An Untamed State
- First edition
- Author: Roxane Gay
- Language: English
- Genre: Fiction
- Publisher: Grove Atlantic
- Publication date: 2014
- Publication place: United States
- ISBN: 978-0-8021-2251-3

= An Untamed State =

2014 novel by Roxane Gay

An Untamed State is the debut novel of writer Roxane Gay, first published in 2014 by Grove Atlantic.

==Plot==
Mireille Duval Jameson is born and raised in the United States, her parents are from Haitian descent. Her parents move back to Haiti. While vacationing at her parents' house with her husband and child in Haiti, she is kidnapped. When her father, who by now has become a wealthy Haitian developer, refuses to pay her ransom, she is gang-raped and tortured by her captors, who keep her imprisoned for 13 days before finally releasing her.

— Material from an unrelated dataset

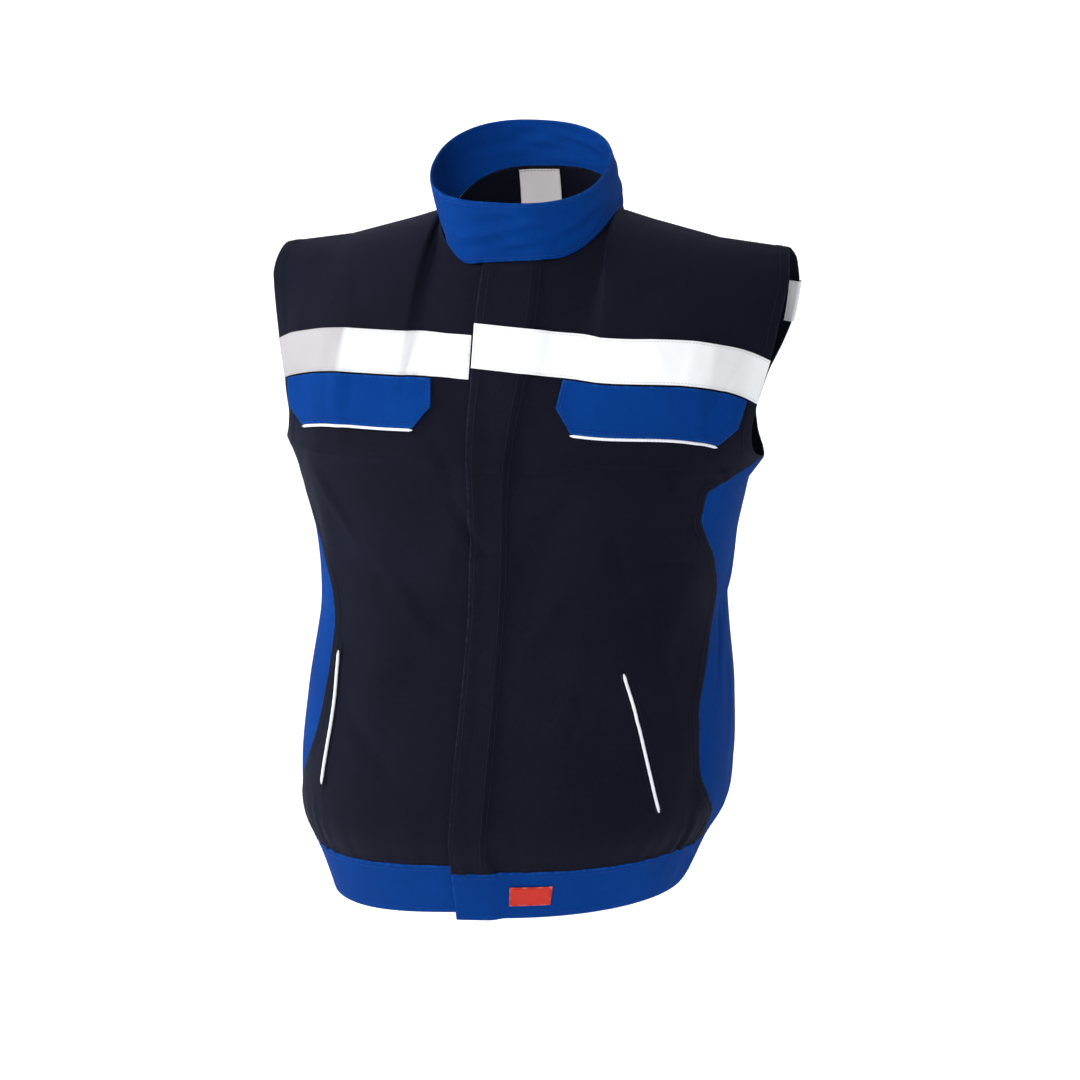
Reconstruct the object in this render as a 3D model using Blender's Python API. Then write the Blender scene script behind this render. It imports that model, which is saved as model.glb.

==="Happily Ever After"===
In the first portion of the book, called "Happily Ever After," the novel moves back and forth in time between Mireille's captivity and her earlier life, meeting and falling in love with husband Michael during graduate school in the Midwest of the United States.

==="Once Upon a Time"===
The latter section of the novel, "Once Upon a Time," follows Mireille in the aftermath of her trauma, including her time living with Michael's mother, Lorraine, on the family farm in Nebraska.

==Themes==
Commentary on An Untamed State frequently cites the novel's emphasis on fairy tale. Reviewing the novel for the Los Angeles Times, Chris Daley suggests the fairy tale theme serves to translate unspeakable trauma: "Written from Mireille's perspective, 'An Untamed State' is an account of what is normally unaccountable: a level of trauma that, even if it is survived, is often too painful to relate. From the first sentence, we know Mireille has found a way to craft her story to make it bearable. She frames it as a fairy tale: 'Once upon a time, in a far-off land, I was kidnapped'". In the New York Times, Holly Bass said in contrast to contemporary, happy-ending-focused fairy tales, Gay's interpretation of the genre recalled "the real horrors of the original Brothers Grimm stories and their ilk ... that a passing stranger raped Sleeping Beauty as she lay unconscious, or that Snow White's jealous stepmother not only called for her death but wanted to eat her liver and lungs. Roxane Gay's striking debut novel, 'An Untamed State,' is a fairy tale in this vein, its complex and fragile moral arrived at through great pain and high cost."

==Reception==
===Reviews===
The Los Angeles Times called it "suspenseful, immediate and realistic." The A.V. Club awarded it an A letter grade and praised it as "a gripping psychological portrait of how trauma remakes the body to respond only to itself."

===Awards===
Gay was nominated for an NAACP Image Award for Outstanding Literary Work, Fiction in 2015 for An Untamed State.

==Adaptation==
In March 2016 director Gina Prince-Bythewood announced she would be adapting the novel into a feature film for Fox Searchlight. Prince-Bythewood and Gay will co-write the film, to star Gugu Mbatha-Raw. Prince-Bythewood will direct and will also produce with Michael De Luca. Prince-Bythewood and Mbatha-Raw previously collaborated on Beyond the Lights.